YOUR OBJECTIVE
Restate the span of lines that starts with the line containing "Recreate this object" and ends with the line containing "screws go in.", word for word, including both, with nothing else.

DATA SUPPLIED

▼

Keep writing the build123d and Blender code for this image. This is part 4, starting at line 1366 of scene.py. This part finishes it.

▲
▼

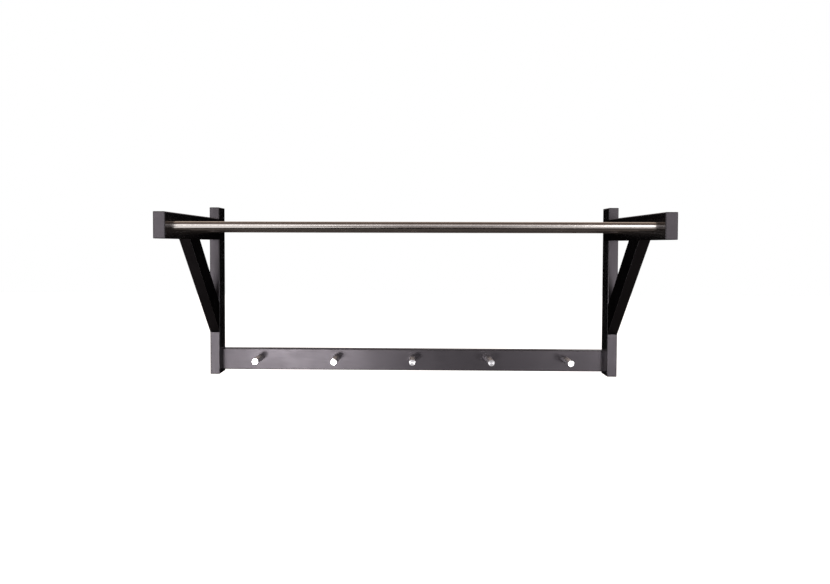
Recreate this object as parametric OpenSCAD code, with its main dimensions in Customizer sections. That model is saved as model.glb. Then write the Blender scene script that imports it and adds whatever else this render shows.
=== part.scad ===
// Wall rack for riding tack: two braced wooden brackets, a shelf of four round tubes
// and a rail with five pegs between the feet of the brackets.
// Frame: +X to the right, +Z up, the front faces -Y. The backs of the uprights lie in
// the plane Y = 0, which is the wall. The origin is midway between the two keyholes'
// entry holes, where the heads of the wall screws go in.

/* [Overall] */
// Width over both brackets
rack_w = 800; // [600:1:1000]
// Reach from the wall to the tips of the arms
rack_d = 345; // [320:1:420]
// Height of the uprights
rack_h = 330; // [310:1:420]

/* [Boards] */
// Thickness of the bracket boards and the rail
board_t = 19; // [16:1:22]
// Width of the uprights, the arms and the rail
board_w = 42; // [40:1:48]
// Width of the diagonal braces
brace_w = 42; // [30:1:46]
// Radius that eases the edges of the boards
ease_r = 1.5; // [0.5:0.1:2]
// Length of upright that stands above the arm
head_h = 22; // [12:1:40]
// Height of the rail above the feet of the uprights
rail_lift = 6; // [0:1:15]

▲

SOLUTION TO THE PROBLEM
Recreate this object as parametric OpenSCAD code, with its main dimensions in Customizer sections. That model is saved as model.glb. Then write the Blender scene script that imports it and adds whatever else this render shows.
=== part.scad ===
// Wall rack for riding tack: two braced wooden brackets, a shelf of four round tubes
// and a rail with five pegs between the feet of the brackets.
// Frame: +X to the right, +Z up, the front faces -Y. The backs of the uprights lie in
// the plane Y = 0, which is the wall. The origin is midway between the two keyholes'
// entry holes, where the heads of the wall screws go in.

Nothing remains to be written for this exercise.